• THE REQUEST:
Each line from the start of the data below through the one containing "in enumerate(places, 1)]" must be reproduced exactly.

• GIVEN INFORMATION:
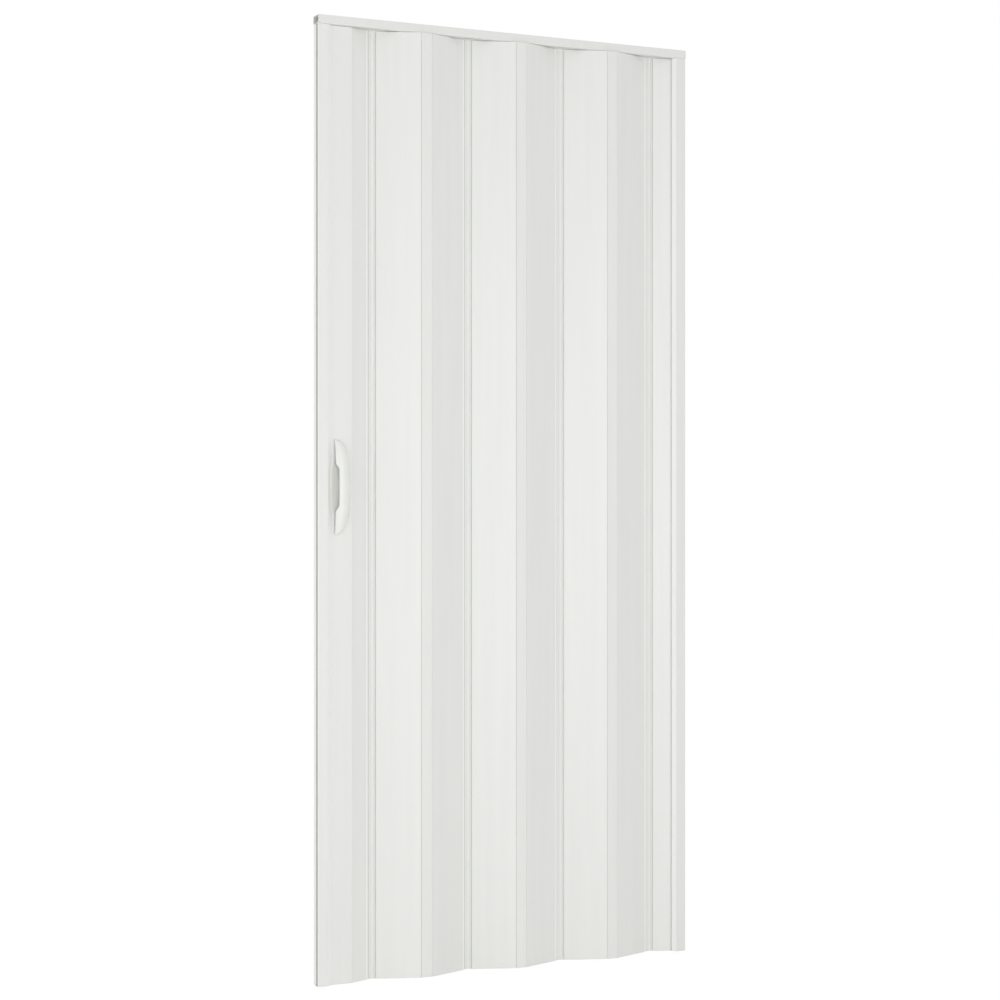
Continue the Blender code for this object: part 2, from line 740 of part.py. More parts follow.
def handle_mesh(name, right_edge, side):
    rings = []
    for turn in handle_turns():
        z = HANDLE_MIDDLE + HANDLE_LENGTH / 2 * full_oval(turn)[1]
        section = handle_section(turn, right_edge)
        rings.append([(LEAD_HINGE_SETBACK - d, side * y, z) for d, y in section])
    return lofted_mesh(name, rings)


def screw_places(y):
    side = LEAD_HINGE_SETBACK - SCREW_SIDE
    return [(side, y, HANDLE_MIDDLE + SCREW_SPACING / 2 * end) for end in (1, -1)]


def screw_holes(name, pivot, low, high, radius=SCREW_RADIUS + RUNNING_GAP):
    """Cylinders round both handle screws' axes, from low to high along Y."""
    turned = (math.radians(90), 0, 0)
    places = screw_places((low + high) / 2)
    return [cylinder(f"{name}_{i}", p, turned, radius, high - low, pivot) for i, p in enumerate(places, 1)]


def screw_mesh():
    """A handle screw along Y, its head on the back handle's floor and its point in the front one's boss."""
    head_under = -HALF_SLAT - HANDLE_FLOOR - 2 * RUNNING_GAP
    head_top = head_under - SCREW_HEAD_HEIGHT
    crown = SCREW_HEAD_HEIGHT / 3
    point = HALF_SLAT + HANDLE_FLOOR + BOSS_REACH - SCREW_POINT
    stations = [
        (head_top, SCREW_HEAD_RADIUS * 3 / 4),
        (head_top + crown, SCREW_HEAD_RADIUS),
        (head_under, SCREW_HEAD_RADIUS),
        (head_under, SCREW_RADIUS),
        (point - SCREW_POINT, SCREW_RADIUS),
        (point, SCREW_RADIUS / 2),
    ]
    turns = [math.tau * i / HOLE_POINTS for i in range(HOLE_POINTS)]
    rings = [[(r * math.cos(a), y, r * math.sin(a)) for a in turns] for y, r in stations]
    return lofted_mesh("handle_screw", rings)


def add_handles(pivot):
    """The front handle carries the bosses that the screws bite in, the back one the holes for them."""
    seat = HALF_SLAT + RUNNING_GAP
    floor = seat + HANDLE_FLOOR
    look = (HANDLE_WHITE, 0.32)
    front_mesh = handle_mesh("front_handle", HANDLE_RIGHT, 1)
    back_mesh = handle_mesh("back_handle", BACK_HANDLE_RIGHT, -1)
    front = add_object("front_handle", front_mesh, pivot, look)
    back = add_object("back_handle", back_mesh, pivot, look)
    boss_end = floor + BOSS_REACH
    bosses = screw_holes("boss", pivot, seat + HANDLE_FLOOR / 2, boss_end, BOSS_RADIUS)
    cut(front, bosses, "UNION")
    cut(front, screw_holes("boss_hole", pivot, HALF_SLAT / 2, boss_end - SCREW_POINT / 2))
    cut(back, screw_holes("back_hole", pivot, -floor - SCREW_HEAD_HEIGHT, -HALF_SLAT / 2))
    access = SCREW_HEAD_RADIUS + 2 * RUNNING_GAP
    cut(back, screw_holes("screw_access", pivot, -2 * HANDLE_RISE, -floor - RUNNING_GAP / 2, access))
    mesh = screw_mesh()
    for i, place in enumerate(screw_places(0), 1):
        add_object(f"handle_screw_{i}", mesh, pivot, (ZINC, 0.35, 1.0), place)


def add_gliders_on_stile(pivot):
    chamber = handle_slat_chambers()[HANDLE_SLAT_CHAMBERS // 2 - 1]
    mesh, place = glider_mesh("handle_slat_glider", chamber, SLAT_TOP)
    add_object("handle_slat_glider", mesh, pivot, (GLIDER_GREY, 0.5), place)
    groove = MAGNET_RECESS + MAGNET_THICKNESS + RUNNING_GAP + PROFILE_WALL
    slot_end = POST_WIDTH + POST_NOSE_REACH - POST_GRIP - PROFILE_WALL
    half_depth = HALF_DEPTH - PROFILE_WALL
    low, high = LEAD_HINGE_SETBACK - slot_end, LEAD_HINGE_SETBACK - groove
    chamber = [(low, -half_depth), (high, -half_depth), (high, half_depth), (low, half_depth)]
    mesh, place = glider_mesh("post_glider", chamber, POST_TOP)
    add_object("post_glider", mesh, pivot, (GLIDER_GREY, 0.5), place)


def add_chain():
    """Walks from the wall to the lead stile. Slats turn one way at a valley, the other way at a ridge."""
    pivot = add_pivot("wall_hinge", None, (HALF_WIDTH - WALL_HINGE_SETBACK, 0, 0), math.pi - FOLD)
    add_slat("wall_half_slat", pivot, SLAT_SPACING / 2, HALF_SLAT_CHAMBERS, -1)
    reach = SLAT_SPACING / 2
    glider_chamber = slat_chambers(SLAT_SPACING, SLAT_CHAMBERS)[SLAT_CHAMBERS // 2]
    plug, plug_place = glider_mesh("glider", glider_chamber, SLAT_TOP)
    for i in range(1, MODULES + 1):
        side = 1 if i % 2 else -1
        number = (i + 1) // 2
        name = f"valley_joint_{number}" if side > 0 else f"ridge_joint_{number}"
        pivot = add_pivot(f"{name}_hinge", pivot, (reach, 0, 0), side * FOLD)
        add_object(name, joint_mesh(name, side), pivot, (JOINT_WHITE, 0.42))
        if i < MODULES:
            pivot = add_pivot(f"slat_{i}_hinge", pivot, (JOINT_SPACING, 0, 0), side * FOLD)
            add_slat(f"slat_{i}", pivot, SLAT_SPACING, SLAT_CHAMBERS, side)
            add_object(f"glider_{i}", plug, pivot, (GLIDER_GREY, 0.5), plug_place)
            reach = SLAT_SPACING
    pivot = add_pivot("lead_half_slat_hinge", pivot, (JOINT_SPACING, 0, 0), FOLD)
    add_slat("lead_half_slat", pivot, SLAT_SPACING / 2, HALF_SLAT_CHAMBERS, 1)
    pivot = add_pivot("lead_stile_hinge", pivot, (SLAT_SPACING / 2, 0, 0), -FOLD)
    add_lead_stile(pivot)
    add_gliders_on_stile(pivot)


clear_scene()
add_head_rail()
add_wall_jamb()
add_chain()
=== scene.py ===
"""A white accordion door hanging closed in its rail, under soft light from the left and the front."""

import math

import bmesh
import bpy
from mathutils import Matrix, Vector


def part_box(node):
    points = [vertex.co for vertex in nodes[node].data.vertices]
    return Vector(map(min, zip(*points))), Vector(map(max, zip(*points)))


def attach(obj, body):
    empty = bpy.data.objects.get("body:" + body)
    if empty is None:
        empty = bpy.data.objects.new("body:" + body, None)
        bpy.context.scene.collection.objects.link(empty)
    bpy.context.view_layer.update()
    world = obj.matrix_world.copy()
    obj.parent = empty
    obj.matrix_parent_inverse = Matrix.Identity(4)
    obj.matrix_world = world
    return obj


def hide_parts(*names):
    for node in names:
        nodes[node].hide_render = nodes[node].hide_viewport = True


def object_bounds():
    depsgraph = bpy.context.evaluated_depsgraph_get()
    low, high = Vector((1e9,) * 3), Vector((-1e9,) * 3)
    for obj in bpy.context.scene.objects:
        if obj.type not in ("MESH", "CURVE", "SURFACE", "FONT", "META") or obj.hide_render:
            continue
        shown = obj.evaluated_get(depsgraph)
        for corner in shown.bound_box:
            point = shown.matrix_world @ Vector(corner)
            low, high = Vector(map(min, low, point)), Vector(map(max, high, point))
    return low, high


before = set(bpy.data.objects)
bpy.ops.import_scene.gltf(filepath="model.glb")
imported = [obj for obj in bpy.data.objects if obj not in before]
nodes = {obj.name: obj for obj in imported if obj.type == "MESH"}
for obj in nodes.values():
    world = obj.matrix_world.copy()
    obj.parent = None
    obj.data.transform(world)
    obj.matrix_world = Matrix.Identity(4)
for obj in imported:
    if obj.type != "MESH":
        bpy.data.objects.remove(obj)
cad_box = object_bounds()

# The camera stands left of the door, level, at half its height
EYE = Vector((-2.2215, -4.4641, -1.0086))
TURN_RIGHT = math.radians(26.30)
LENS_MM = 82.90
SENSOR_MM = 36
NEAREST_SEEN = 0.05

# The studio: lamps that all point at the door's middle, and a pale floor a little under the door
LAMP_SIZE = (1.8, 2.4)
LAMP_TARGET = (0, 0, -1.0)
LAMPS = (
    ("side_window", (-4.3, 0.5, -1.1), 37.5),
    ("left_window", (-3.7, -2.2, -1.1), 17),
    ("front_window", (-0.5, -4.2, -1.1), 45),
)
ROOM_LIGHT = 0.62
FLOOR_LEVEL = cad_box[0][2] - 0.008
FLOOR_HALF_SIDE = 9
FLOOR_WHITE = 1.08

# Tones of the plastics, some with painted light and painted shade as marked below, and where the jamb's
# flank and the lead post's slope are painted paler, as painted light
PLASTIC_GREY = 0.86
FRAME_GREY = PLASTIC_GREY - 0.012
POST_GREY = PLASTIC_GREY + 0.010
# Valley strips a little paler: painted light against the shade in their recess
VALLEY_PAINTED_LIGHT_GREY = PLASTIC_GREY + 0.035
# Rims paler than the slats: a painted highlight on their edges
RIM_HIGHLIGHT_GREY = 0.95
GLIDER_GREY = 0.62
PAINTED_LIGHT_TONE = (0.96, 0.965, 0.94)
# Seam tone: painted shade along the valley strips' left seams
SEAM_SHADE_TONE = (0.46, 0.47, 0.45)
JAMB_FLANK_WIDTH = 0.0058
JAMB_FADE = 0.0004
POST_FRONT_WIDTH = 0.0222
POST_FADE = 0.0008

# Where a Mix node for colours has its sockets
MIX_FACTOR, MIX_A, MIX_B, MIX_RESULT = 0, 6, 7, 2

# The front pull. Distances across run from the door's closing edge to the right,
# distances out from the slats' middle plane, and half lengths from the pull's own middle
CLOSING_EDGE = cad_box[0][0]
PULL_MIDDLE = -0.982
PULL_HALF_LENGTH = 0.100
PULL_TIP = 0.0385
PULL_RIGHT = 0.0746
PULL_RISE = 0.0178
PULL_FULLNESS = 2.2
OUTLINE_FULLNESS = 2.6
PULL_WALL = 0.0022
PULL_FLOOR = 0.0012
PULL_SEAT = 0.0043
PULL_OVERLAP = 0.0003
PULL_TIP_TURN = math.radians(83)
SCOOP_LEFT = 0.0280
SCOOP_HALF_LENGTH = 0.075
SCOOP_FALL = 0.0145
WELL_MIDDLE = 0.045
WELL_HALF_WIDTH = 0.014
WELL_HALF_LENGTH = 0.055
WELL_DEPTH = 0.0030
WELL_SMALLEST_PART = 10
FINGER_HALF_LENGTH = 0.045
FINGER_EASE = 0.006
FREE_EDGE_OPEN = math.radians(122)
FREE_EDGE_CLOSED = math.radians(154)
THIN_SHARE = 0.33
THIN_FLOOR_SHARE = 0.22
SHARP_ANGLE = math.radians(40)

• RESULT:
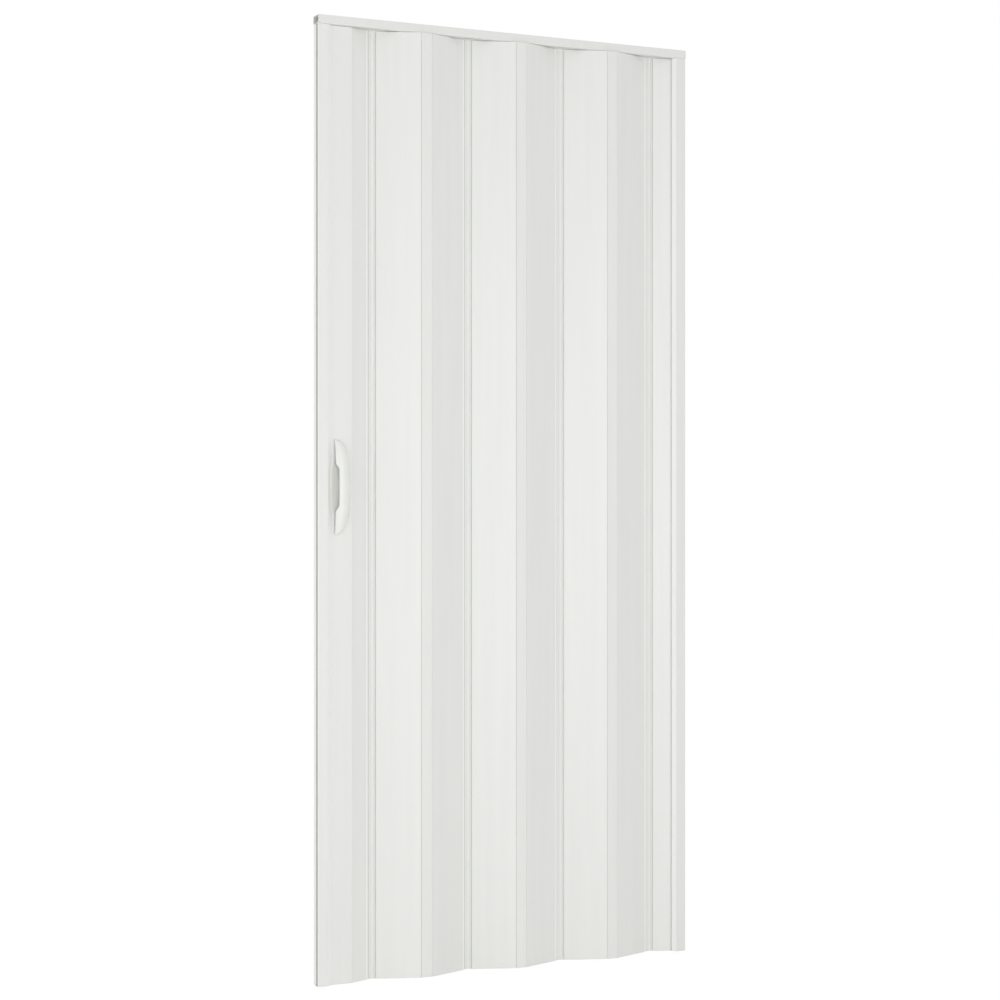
Continue the Blender code for this object: part 2, from line 740 of part.py. More parts follow.
def handle_mesh(name, right_edge, side):
    rings = []
    for turn in handle_turns():
        z = HANDLE_MIDDLE + HANDLE_LENGTH / 2 * full_oval(turn)[1]
        section = handle_section(turn, right_edge)
        rings.append([(LEAD_HINGE_SETBACK - d, side * y, z) for d, y in section])
    return lofted_mesh(name, rings)


def screw_places(y):
    side = LEAD_HINGE_SETBACK - SCREW_SIDE
    return [(side, y, HANDLE_MIDDLE + SCREW_SPACING / 2 * end) for end in (1, -1)]


def screw_holes(name, pivot, low, high, radius=SCREW_RADIUS + RUNNING_GAP):
    """Cylinders round both handle screws' axes, from low to high along Y."""
    turned = (math.radians(90), 0, 0)
    places = screw_places((low + high) / 2)
    return [cylinder(f"{name}_{i}", p, turned, radius, high - low, pivot) for i, p in enumerate(places, 1)]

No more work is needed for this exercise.